I have frequently criticized writer Tom King’s run on Batman. Sometimes his storytelling is a thrilling twist on the form and sometimes it’s incoherent. Sometimes his dialogue is full of gravitas and sometimes it’s just embarrassing.
However, he has done one great thing with the book: have Batman and Catwoman make it official. Just the other day, our own Andrew Fontana said King’s last arc, “Rules of Engagement,” was, “great from the start.“ Shockingly, I agree. There’s something novel, exciting even, about seeing these two former adversaries so committed to each other. It’s almost swooningly romantic. However, this week’s Batman Annual #2 is possibly King’s most romantic issue yet.
Most of it flashes back to Bruce and Selina’s beginnings. What’s always made them so fun to watch–from the ’60s television show all the way through to today–is the way Catwoman pushes Batman’s buttons.
Here, that means the issue opens with Catwoman breaking into the Bat Cave so she can take a joyride in the Batmobile. She repeatedly breaks into Wayne Manor after that, each time leaving a single mouse to taunt Bruce for his inability or unwillingness to catch her.
It’s a delicious flirtation and one rendered beautifully by artist, Lee Weeks, and colorist, Michelle Breitweiser. The way Leeks guides the reader’s eye through the action as Bruce chases Selina through the Manor is perfection and his figures are so expressive that sometimes the dialogue almost feels incidental. Not so easy to ignore, though, are Breitweiser’s colors, which give a feeling of the past without being dull.
Despite how beautifully rendered that first section of the issue is, though, it’s also a little thin on details. Though this story takes place early in their courtship, King skips a few major milestones. We don’t know how or when Bruce and Selina discovered each other’s secret identities. We don’t know if they knew each other with masks on or off first. Heck, we don’t even know how they first met. Granted, the characters themselves can’t seem to agree on that point. In fact, the whole issue hinges on that disagreement, leading us into the second part of the issue.
It’s hard to talk about what happens in the second section, but let’s just say that Bruce and Selina are arguing about their first meeting many years into their future. The final 8 pages find Michael Lark on art and June Chung on colors. Though the story moves at a somewhat slower pace than what came before, Lark’s figures are no less expressive. He’s particularly gifted with framing, zooming in or out on the characters to give dialogue-heavy scenes a sense of movement. Chung’s colors are quite a bit warmer than Breitweiser’s, which only emphasizes how much the characters’ have evolved since their early days.

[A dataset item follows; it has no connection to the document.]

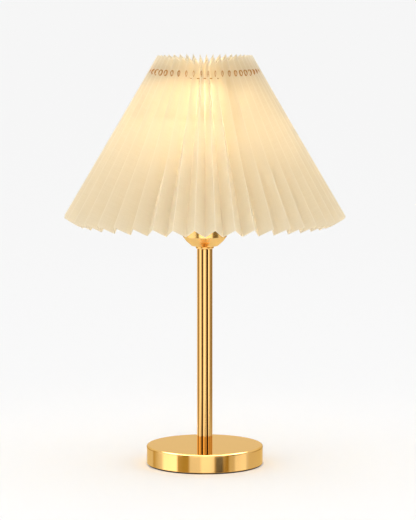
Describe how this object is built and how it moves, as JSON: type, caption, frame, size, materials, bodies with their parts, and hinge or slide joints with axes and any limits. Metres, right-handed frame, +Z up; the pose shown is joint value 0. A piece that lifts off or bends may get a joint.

Given the nature of comic books and how often characters are reinvented, it’s tough to say whether this whole Bat/Cat engagement thing will stick if/when King moves on, but there’s something beautiful and almost comforting in knowing that–at least in one timeline–things work out for them. Not everyone may want to see Batman settle down and leave some of his broodiness behind, but for fans who’ve always wanted to see Batman and Catwoman get serious, Batman Annual #2 is a must-read.